Problem requirements: The listing below should be written out exactly; please include all of it.

===== Data block =====

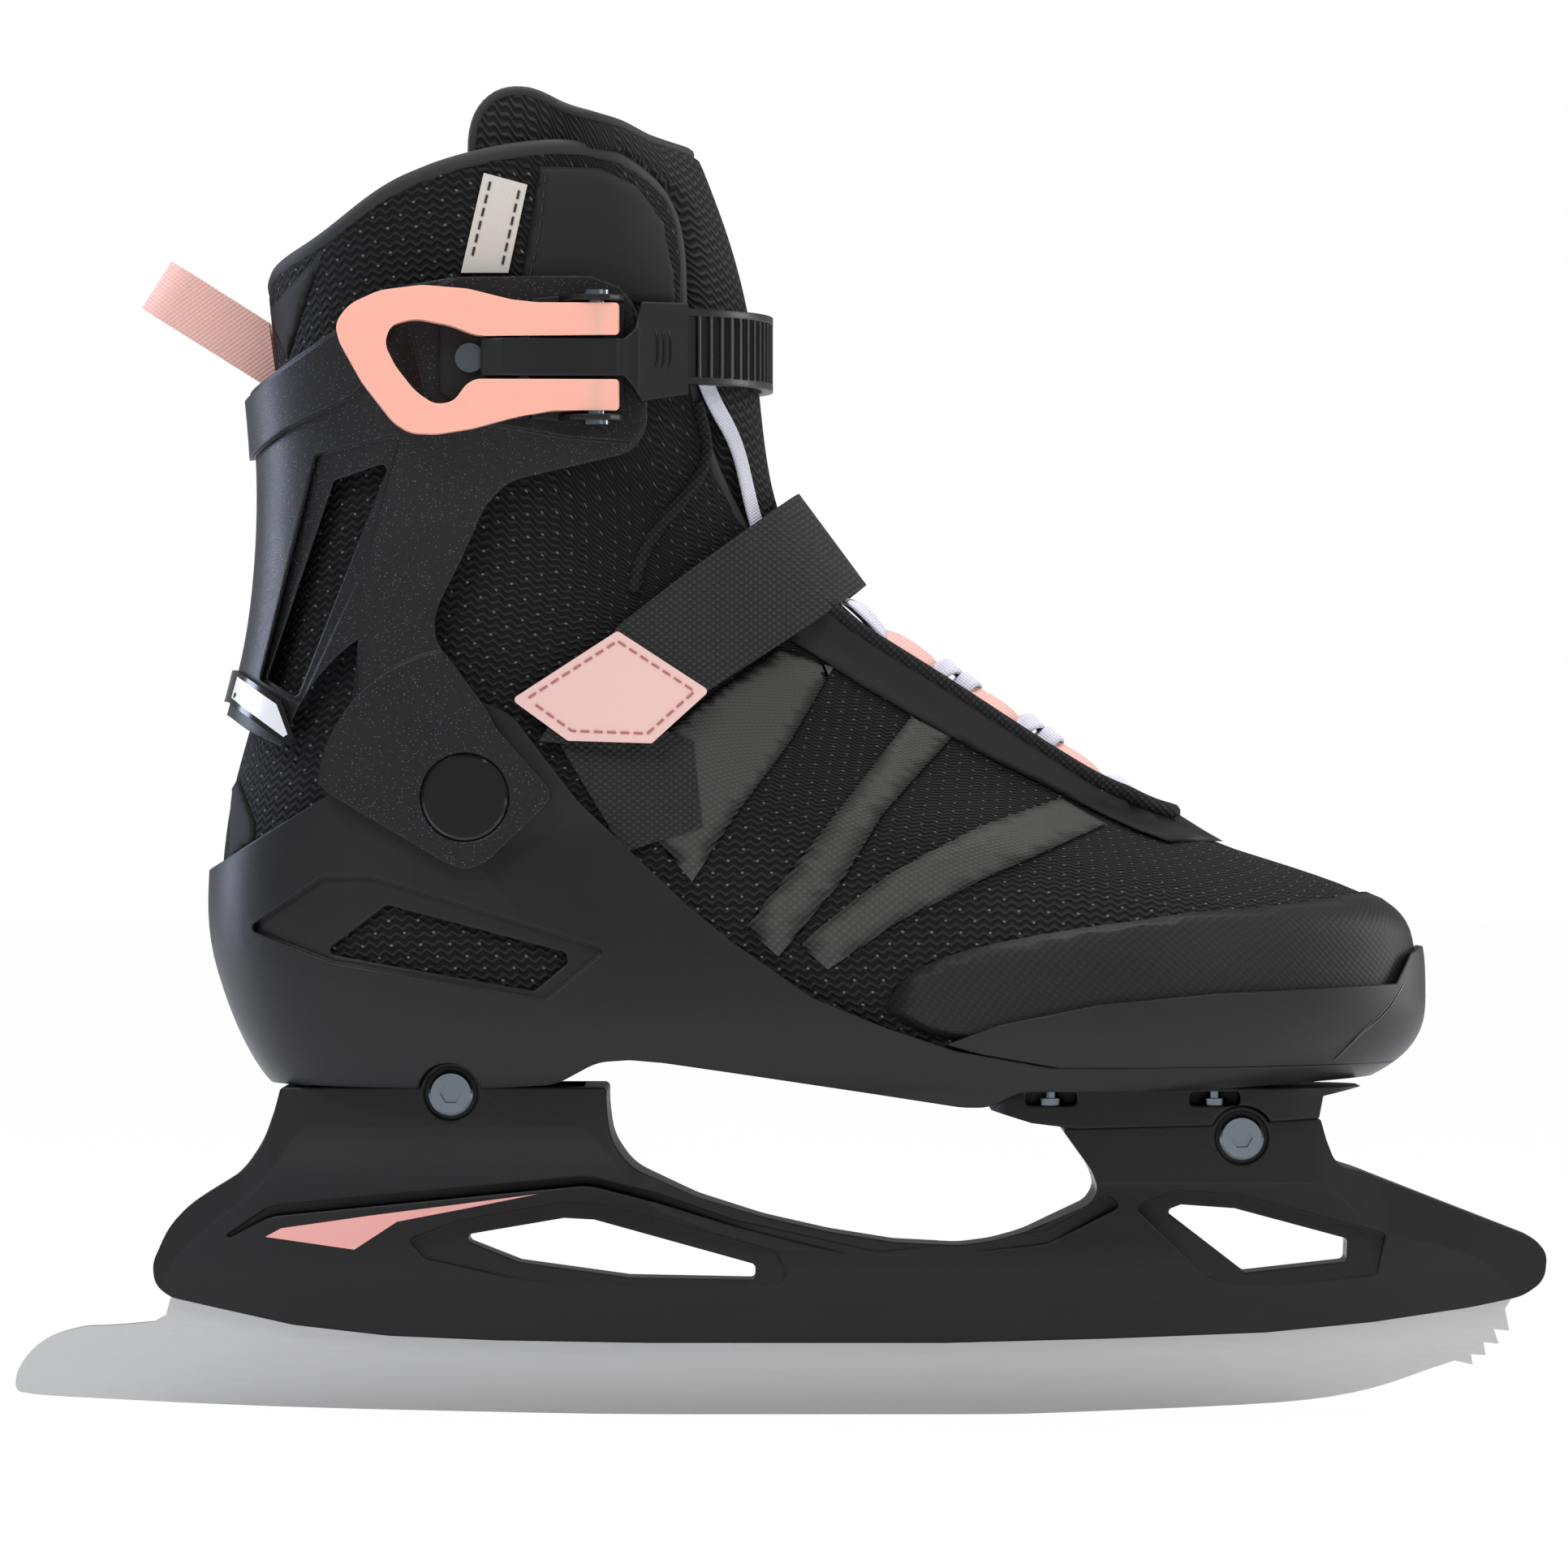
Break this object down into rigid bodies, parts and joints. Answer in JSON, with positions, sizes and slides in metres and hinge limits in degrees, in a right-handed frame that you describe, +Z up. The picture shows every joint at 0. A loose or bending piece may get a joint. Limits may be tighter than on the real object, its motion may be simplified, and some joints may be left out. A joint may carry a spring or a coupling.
{
  "type": "ice skate",
  "caption": "Recreational ice skate for the right foot: steel blade with toe picks in a moulded holder, soft boot in a plastic shell with hinged ankle cuff, lever buckle, instep strap and laces.",
  "frame": {"origin": "middle of the flat running face under the blade, in the blade's mid-plane", "axes": "+X towards the toe, +Z up, +Y towards the inner side of the foot"},
  "size_m": [0.364, 0.118, 0.3112],
  "materials": {
    "blade_steel": "brushed along the blade",
    "holder_plastic": "satin moulded black",
    "zinc_steel": "zinc plated",
    "shell_plastic": "fine grained black",
    "toe_rubber": "satin",
    "knit_mesh": "coarse black knit with a metallic thread",
    "board_fibre": "pressed fibre board",
    "insole_foam": "foam under knit",
    "tongue_mesh": "padded black knit",
    "webbing_black": "woven webbing",
    "tab_leatherette": "smooth pink leatherette, stitched",
    "lace_white": "braided lace",
    "cuff_plastic": "black with a fine metallic fleck",
    "gloss_black": "polished",
    "badge_plate": "printed plate",
    "strap_plastic": "moulded black",
    "smooth_neoprene": "smooth pad",
    "woven_tag": "woven label, no text",
    "webbing_pink": "ribbed webbing",
    "lever_pink": "peach pink, slightly translucent"
  },
  "bodies": {
    "boot": {"blade": "blade_steel", "blade_holder": "holder_plastic", "rear_bolt": "zinc_steel", "rear_nut": "zinc_steel", "front_bolt": "zinc_steel", "front_nut": "zinc_steel", "front_mount": "shell_plastic", "mount_screws": "zinc_steel", "shell": "shell_plastic", "toe_cap": "toe_rubber", "pivot_rivets": "zinc_steel", "boot_vamp": "knit_mesh", "boot_quarter_outer": "knit_mesh", "boot_quarter_inner": "knit_mesh", "lasting_board": "board_fibre", "insole": "insole_foam", "tongue_lower": "tongue_mesh", "instep_strap": "webbing_black", "strap_tab": "tab_leatherette", "instep_anchor": "webbing_black", "lace": "lace_white"},
    "ankle_cuff": {"cuff": "cuff_plastic", "pivot_caps": "gloss_black", "rear_badge": "badge_plate", "boot_collar_outer": "knit_mesh", "boot_collar_inner": "knit_mesh", "tongue_upper": "tongue_mesh", "buckle_base": "shell_plastic", "buckle_rivet": "zinc_steel", "lever_pins": "zinc_steel", "ankle_strap": "strap_plastic", "strap_rivet": "zinc_steel", "collar_pads": "smooth_neoprene", "size_tag": "woven_tag", "pull_loop": "webbing_pink"},
    "lever": {"buckle_lever": "lever_pink", "arm_pin": "zinc_steel"},
    "arm": {"buckle_arm": "strap_plastic"}
  },
  "joints": [
    {"name": "cuff_flex", "type": "hinge", "parent": "boot", "child": "ankle_cuff", "pos_m": [-0.0771, 0, 0.1469], "axis": [0, 1, 0], "range_deg": [-3, 9]},
    {"name": "lever_open", "type": "hinge", "parent": "ankle_cuff", "child": "lever", "pos_m": [-0.0462, -0.05548, 0.2488], "axis": [0, 0, 1], "range_deg": [0, 110]},
    {"name": "arm_swing", "type": "hinge", "parent": "lever", "child": "arm", "pos_m": [-0.06282, -0.05574, 0.2488], "axis": [0, 0, 1], "range_deg": [-88, 0]}
  ],
  "couplings": [
    {"joint": "arm_swing", "follows": "lever_open", "ratio": -0.8}
  ]
}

=====

Answer to the problem:
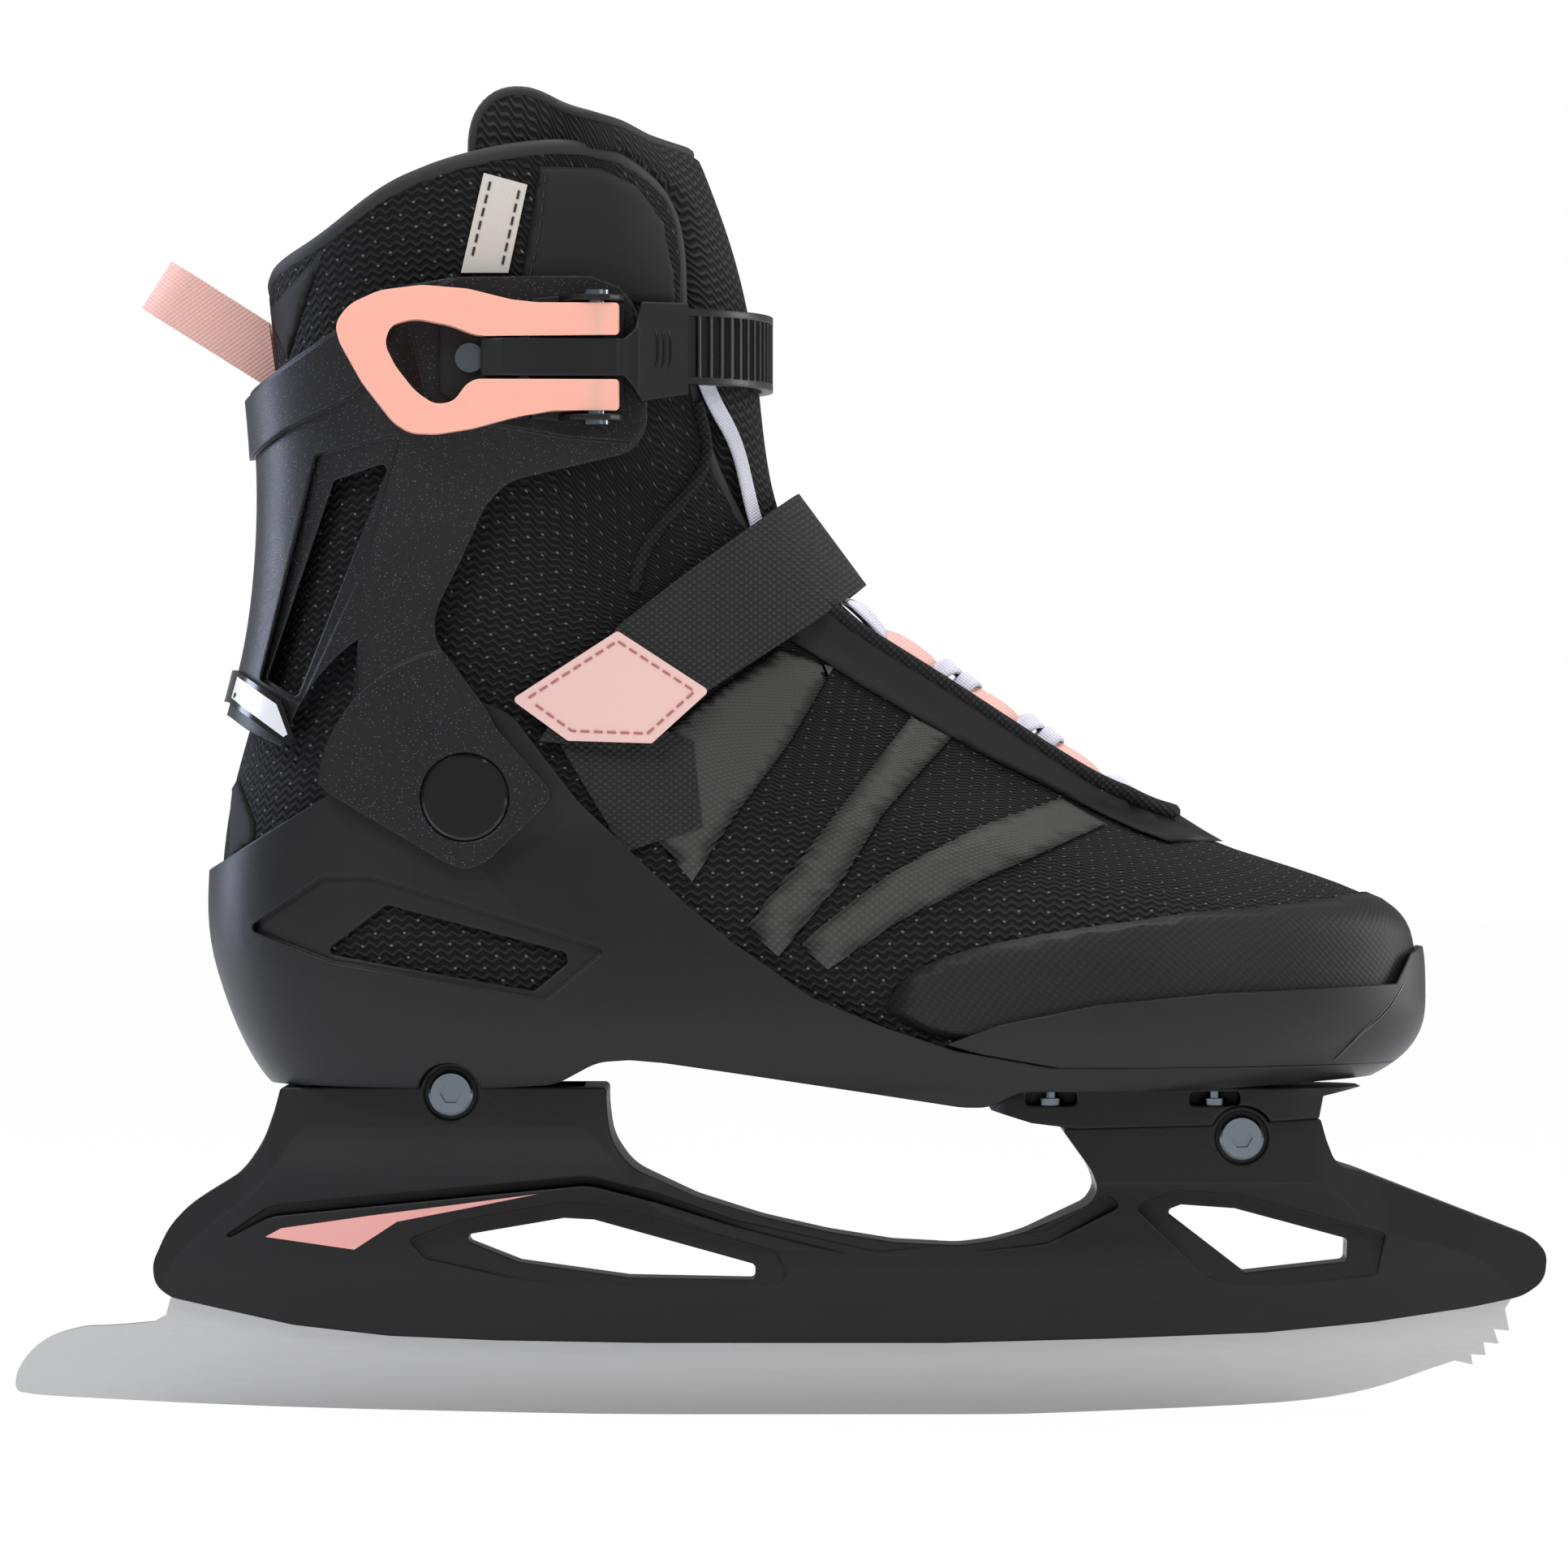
Break this object down into rigid bodies, parts and joints. Answer in JSON, with positions, sizes and slides in metres and hinge limits in degrees, in a right-handed frame that you describe, +Z up. The picture shows every joint at 0. A loose or bending piece may get a joint. Limits may be tighter than on the real object, its motion may be simplified, and some joints may be left out. A joint may carry a spring or a coupling.
{
  "type": "ice skate",
  "caption": "Recreational ice skate for the right foot: steel blade with toe picks in a moulded holder, soft boot in a plastic shell with hinged ankle cuff, lever buckle, instep strap and laces.",
  "frame": {"origin": "middle of the flat running face under the blade, in the blade's mid-plane", "axes": "+X towards the toe, +Z up, +Y towards the inner side of the foot"},
  "size_m": [0.364, 0.118, 0.3112],
  "materials": {
    "blade_steel": "brushed along the blade",
    "holder_plastic": "satin moulded black",
    "zinc_steel": "zinc plated",
    "shell_plastic": "fine grained black",
    "toe_rubber": "satin",
    "knit_mesh": "coarse black knit with a metallic thread",
    "board_fibre": "pressed fibre board",
    "insole_foam": "foam under knit",
    "tongue_mesh": "padded black knit",
    "webbing_black": "woven webbing",
    "tab_leatherette": "smooth pink leatherette, stitched",
    "lace_white": "braided lace",
    "cuff_plastic": "black with a fine metallic fleck",
    "gloss_black": "polished",
    "badge_plate": "printed plate",
    "strap_plastic": "moulded black",
    "smooth_neoprene": "smooth pad",
    "woven_tag": "woven label, no text",
    "webbing_pink": "ribbed webbing",
    "lever_pink": "peach pink, slightly translucent"
  },
  "bodies": {
    "boot": {"blade": "blade_steel", "blade_holder": "holder_plastic", "rear_bolt": "zinc_steel", "rear_nut": "zinc_steel", "front_bolt": "zinc_steel", "front_nut": "zinc_steel", "front_mount": "shell_plastic", "mount_screws": "zinc_steel", "shell": "shell_plastic", "toe_cap": "toe_rubber", "pivot_rivets": "zinc_steel", "boot_vamp": "knit_mesh", "boot_quarter_outer": "knit_mesh", "boot_quarter_inner": "knit_mesh", "lasting_board": "board_fibre", "insole": "insole_foam", "tongue_lower": "tongue_mesh", "instep_strap": "webbing_black", "strap_tab": "tab_leatherette", "instep_anchor": "webbing_black", "lace": "lace_white"},
    "ankle_cuff": {"cuff": "cuff_plastic", "pivot_caps": "gloss_black", "rear_badge": "badge_plate", "boot_collar_outer": "knit_mesh", "boot_collar_inner": "knit_mesh", "tongue_upper": "tongue_mesh", "buckle_base": "shell_plastic", "buckle_rivet": "zinc_steel", "lever_pins": "zinc_steel", "ankle_strap": "strap_plastic", "strap_rivet": "zinc_steel", "collar_pads": "smooth_neoprene", "size_tag": "woven_tag", "pull_loop": "webbing_pink"},
    "lever": {"buckle_lever": "lever_pink", "arm_pin": "zinc_steel"},
    "arm": {"buckle_arm": "strap_plastic"}
  },
  "joints": [
    {"name": "cuff_flex", "type": "hinge", "parent": "boot", "child": "ankle_cuff", "pos_m": [-0.0771, 0, 0.1469], "axis": [0, 1, 0], "range_deg": [-3, 9]},
    {"name": "lever_open", "type": "hinge", "parent": "ankle_cuff", "child": "lever", "pos_m": [-0.0462, -0.05548, 0.2488], "axis": [0, 0, 1], "range_deg": [0, 110]},
    {"name": "arm_swing", "type": "hinge", "parent": "lever", "child": "arm", "pos_m": [-0.06282, -0.05574, 0.2488], "axis": [0, 0, 1], "range_deg": [-88, 0]}
  ],
  "couplings": [
    {"joint": "arm_swing", "follows": "lever_open", "ratio": -0.8}
  ]
}